→ Dataset extract
+ + +

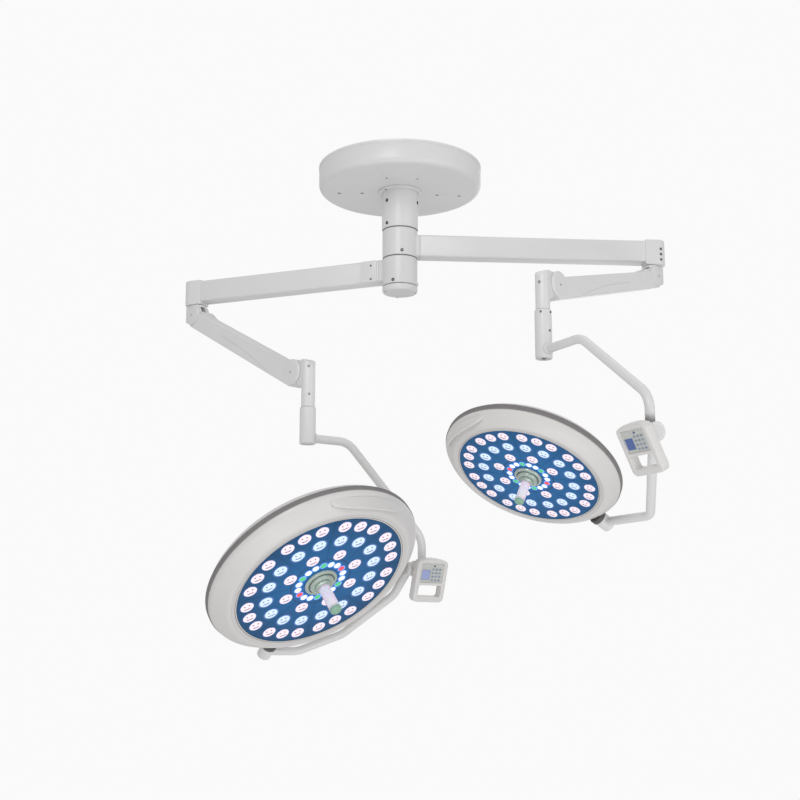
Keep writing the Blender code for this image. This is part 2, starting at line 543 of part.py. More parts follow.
def make_head(name, lamp, frame, look):
    """Head shells, gasket, light plate and handle. The light shines along -Z."""
    rim = lamp["head"]
    skin = SHEET
    height = 0.26 * rim
    dome = [(0, height), (0.35 * rim, 0.97 * height), (0.62 * rim, 0.84 * height)]
    dome += [(0.85 * rim, 0.58 * height), (rim - 0.005, 0.0103)]
    inner = [(radius - skin, level - skin * 0.6) for radius, level in dome[1:-1]]
    inner = [(0, height - skin), *inner, (rim - 0.005 - skin, 0.0103)]
    place(f"{name}_rear_shell", turned([*dome, *reversed(inner)], HEAD_ROUND), frame, look["shell"])

    band = [(rim - 0.014, -0.0055), (rim, -0.0055), (rim, 0.010), (rim - 0.014, 0.010)]
    place(f"{name}_rim_gasket", turned(band, HEAD_ROUND, True), frame, look["gasket"])

    plate_z = -0.150 * rim
    lip = -0.162 * rim
    outer = [(rim - 0.002, -0.0058), (rim - 0.005, -0.016), (0.950 * rim, -0.090 * rim)]
    outer += [(0.880 * rim, lip + 0.004), (0.845 * rim, lip), (0.803 * rim, plate_z - 0.001)]
    back = [(0.803 * rim, plate_z + 0.002), (0.843 * rim, lip + skin)]
    back += [(0.877 * rim, lip + 0.004 + skin), (0.950 * rim - skin, -0.090 * rim + 0.001)]
    back += [(rim - 0.005 - skin, -0.016), (rim - 0.002 - skin, -0.0058)]
    bezel = turned([*outer, *back], HEAD_ROUND, True)
    bezel = place(f"{name}_bezel", bezel, frame, look["shell"])
    ridge = [
        (0.900 * rim, -0.115 * rim), (0.962 * rim, -0.060 * rim), (0.962 * rim, -0.125 * rim),
        (0.930 * rim, -0.180 * rim), (0.895 * rim, -0.180 * rim), (0.880 * rim, -0.150 * rim),
    ]  # fmt: skip
    join(bezel, turned(ridge, 4, True, (270 - 15, 270 + 15)))

    hole = 0.110 * rim
    plate = [
        (hole, plate_z), (0.800 * rim, plate_z), (0.800 * rim, plate_z + 0.004),
        (hole, plate_z + 0.004),
    ]  # fmt: skip
    place(f"{name}_light_plate", turned(plate, HEAD_ROUND, True), frame, look["plate"])
    board = [
        (hole, plate_z + 0.0045), (0.780 * rim, plate_z + 0.0045),
        (0.780 * rim, plate_z + 0.0105), (hole, plate_z + 0.0105),
    ]  # fmt: skip
    place(f"{name}_led_board", turned(board, HEAD_ROUND, True), frame, look["steel"])

    nose = plate_z - 0.024
    socket = [
        (0, plate_z + 0.020), (hole - GAP, plate_z + 0.020), (hole - GAP, plate_z - GAP),
        (0.150 * rim, plate_z - GAP), (0.145 * rim, plate_z - 0.008), (0.110 * rim, plate_z - 0.010),
        (0.105 * rim, plate_z - 0.016), (0.060 * rim, plate_z - 0.018), (0.055 * rim, nose),
        (0, nose),
    ]  # fmt: skip
    place(f"{name}_handle_socket", turned(socket, ROUND), frame, look["socket"])
    grip, far = 0.0515 * rim, nose - lamp["handle"]
    handle = [
        (0, nose - GAP), (grip - 0.001, nose - GAP), (grip, nose - 0.002), (grip, far + 0.002),
        (grip - 0.001, far), (0, far),
    ]  # fmt: skip
    place(f"{name}_sterile_handle", turned(handle, SMALL_ROUND), frame, look["handle"])

    mount = cylinder(0.024, rim - 0.006, rim + 0.0140, "Y", sides=ROUND)
    mount = place(f"{name}_rim_mount", mount, frame, look["dark"])
    cut(mount, cylinder(rim + 0.0004, -0.05, 0.05, sides=2 * HEAD_ROUND))
    cut(mount, cylinder(JOINT_BORE, rim - 0.01, rim + 0.02, "Y"))


def make_lamp(name, lamp, root, look):
    """One whole lamp, from its hub on the column to its handle."""
    arm = empty(f"{name}_column_axis", root, (0, 0, lamp["beam"]), (0, 0, lamp["arm_turn"]))
    make_extension_arm(name, lamp, arm, look)
    turn = lamp["spring_turn"] - lamp["arm_turn"]
    place_at = (lamp["reach"], 0, -PIVOT_DROP)
    swivel = empty(f"{name}_swivel_axis", arm, place_at, (0, 0, turn))
    make_rear_knuckle(name, swivel, look)
    angle = lamp["spring_pitch"]
    pitch = empty(f"{name}_pitch_axis", swivel, (0, 0, 0), (0, angle, 0))
    make_spring_arm(name, pitch, look)
    rod = empty(f"{name}_rod_axis", swivel, (0, 0, -ROD_DROP), (0, angle, 0))
    make_tie_rod(name, rod, look)
    ahead = (ARM_LENGTH * cos(radians(angle)), 0, -ARM_LENGTH * sin(radians(angle)))
    front = empty(f"{name}_front_axis", swivel, ahead)
    make_front_knuckle(name, lamp, front, look)
    sleeve = empty(f"{name}_yaw_axis", front, (KNUCKLE_REACH, 0, 0))
    turn = lamp["bow_turn"] - lamp["spring_turn"]
    bow = empty(f"{name}_bow_axis", sleeve, (0, 0, -lamp["drop"]), (0, 0, turn))
    make_upper_bow(name, lamp, sleeve, bow, look)
    lower = empty(f"{name}_tilt_axis", bow, (lamp["centre"], 0, 0), (-lamp["tilt"], 0, 0))
    make_lower_bow(name, lamp, lower, look)
    head = empty(f"{name}_head_axis", lower, head_offset(lamp), (0, -lamp["roll"], 0))
    make_head(name, lamp, head, look)


clear_scene()
looks = make_materials()
origin = empty("ceiling_frame")
make_ceiling(origin, looks)
for lamp_name, settings in LAMPS.items():
    make_lamp(lamp_name, settings, origin, looks)
bpy.context.view_layer.update()
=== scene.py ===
import json
from math import asin, cos, degrees, pi, radians, sin

import bmesh
import bpy
from mathutils import Matrix, Vector


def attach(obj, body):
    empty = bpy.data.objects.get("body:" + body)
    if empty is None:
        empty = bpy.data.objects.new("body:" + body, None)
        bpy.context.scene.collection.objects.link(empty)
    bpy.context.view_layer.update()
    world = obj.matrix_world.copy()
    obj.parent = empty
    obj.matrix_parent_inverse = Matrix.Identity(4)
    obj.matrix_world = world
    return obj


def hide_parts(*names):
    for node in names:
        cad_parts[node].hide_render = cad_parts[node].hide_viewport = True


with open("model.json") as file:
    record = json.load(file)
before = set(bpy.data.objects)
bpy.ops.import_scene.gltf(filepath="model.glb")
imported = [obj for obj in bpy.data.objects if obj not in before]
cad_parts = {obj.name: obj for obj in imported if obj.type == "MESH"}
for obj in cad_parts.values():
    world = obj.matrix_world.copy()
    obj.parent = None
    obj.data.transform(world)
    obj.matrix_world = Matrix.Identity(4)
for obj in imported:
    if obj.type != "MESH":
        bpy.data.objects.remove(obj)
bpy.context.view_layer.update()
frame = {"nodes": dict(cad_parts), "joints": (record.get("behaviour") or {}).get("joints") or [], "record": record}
JOINTS = {joint["name"]: joint for joint in frame["joints"]}

GAP = 0.0003
WIDE, MEDIUM, FINE = 160, 72, 32  # sides of large, middling and small round pieces
BEND_STEPS = 14

# Dimensions in metres and angles in degrees, the same as the solids'
CANOPY_RADIUS, CANOPY_TOP, CANOPY_BOTTOM = 0.265, -0.004, -0.080
CANOPY_EDGE, CANOPY_SEAM, SHEET = 0.018, 5.4, 0.003
TUBE_RADIUS, TUBE_BOTTOM = 0.059, -0.214
COLLAR_RADIUS, COLLAR_HEIGHT = 0.0705, 0.009
HUB_RADIUS, CAP_TOP, CAP_BOTTOM = 0.057, -0.406, -0.425
BEAM_WIDTH, BEAM_HEIGHT, BEAM_CORNER, BEAM_START = 0.058, 0.072, 0.006, 0.0633
HOUSING_RADIUS, HOUSING_ABOVE, HOUSING_BELOW, PIVOT_DROP = 0.0295, 0.040, 0.044, 0.0815
HOUSING_BACK, HOUSING_NOSE = 0.024, 0.017  # from the bearing's axis along the beam
ARM_LENGTH, COVER_HALF, COVER_SKIN, COVER_NOSE = 0.615, 0.026, 0.003, 0.040
COVER_TOP_REAR, COVER_TOP_FRONT = 0.018, 0.021
COVER_BOTTOM_REAR, COVER_BOTTOM_FRONT = -0.038, -0.044
CHEEK_RADIUS, SEAT_RADIUS, NOSE_SEAT = 0.036, 0.0375, 0.0415
KNUCKLE_RADIUS, KNUCKLE_TOP, KNUCKLE_REACH = 0.0212, 0.032, 0.056
SLEEVE_RADIUS, SLEEVE_BOTTOM, BOW_RADIUS = 0.0247, -0.230, 0.013
PIVOT_RADIUS, PIVOT_OUT, PIVOT_IN = 0.025, 0.030, 0.035
STUB_RADIUS, STUB_LENGTH = 0.0215, 0.028
PANEL_WIDTH, PANEL_TOP, PANEL_BOTTOM = 0.115, 0.040, -0.092
PANEL_BACK, PANEL_FRONT, BRACKET_BACK = -0.0320, -0.0590, -0.0258
KEYPAD_WIDTH, KEYPAD_TOP, KEYPAD_BOTTOM = 0.086, 0.031, -0.030
GRIP_WIDTH, GRIP_TOP, GRIP_BOTTOM = 0.086, -0.0385, -0.0745
PLATE_LEVEL, SOCKET_HOLE = -0.150, 0.110  # parts of the head's radius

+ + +

→ Exercise objective
From the first line of the data through the line with "join(bezel, turned(ridge, 4, True, (270", quote each line exactly and add nothing else.

→ Solution for this exercise
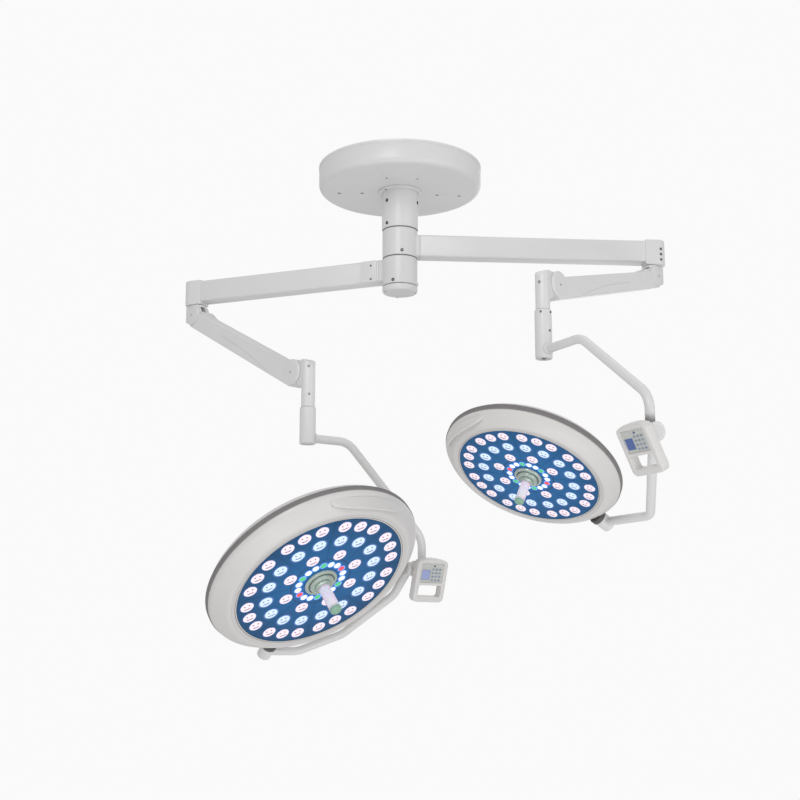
Keep writing the Blender code for this image. This is part 2, starting at line 543 of part.py. More parts follow.
def make_head(name, lamp, frame, look):
    """Head shells, gasket, light plate and handle. The light shines along -Z."""
    rim = lamp["head"]
    skin = SHEET
    height = 0.26 * rim
    dome = [(0, height), (0.35 * rim, 0.97 * height), (0.62 * rim, 0.84 * height)]
    dome += [(0.85 * rim, 0.58 * height), (rim - 0.005, 0.0103)]
    inner = [(radius - skin, level - skin * 0.6) for radius, level in dome[1:-1]]
    inner = [(0, height - skin), *inner, (rim - 0.005 - skin, 0.0103)]
    place(f"{name}_rear_shell", turned([*dome, *reversed(inner)], HEAD_ROUND), frame, look["shell"])

    band = [(rim - 0.014, -0.0055), (rim, -0.0055), (rim, 0.010), (rim - 0.014, 0.010)]
    place(f"{name}_rim_gasket", turned(band, HEAD_ROUND, True), frame, look["gasket"])

    plate_z = -0.150 * rim
    lip = -0.162 * rim
    outer = [(rim - 0.002, -0.0058), (rim - 0.005, -0.016), (0.950 * rim, -0.090 * rim)]
    outer += [(0.880 * rim, lip + 0.004), (0.845 * rim, lip), (0.803 * rim, plate_z - 0.001)]
    back = [(0.803 * rim, plate_z + 0.002), (0.843 * rim, lip + skin)]
    back += [(0.877 * rim, lip + 0.004 + skin), (0.950 * rim - skin, -0.090 * rim + 0.001)]
    back += [(rim - 0.005 - skin, -0.016), (rim - 0.002 - skin, -0.0058)]
    bezel = turned([*outer, *back], HEAD_ROUND, True)
    bezel = place(f"{name}_bezel", bezel, frame, look["shell"])
    ridge = [
        (0.900 * rim, -0.115 * rim), (0.962 * rim, -0.060 * rim), (0.962 * rim, -0.125 * rim),
        (0.930 * rim, -0.180 * rim), (0.895 * rim, -0.180 * rim), (0.880 * rim, -0.150 * rim),
    ]  # fmt: skip
    join(bezel, turned(ridge, 4, True, (270 - 15, 270 + 15)))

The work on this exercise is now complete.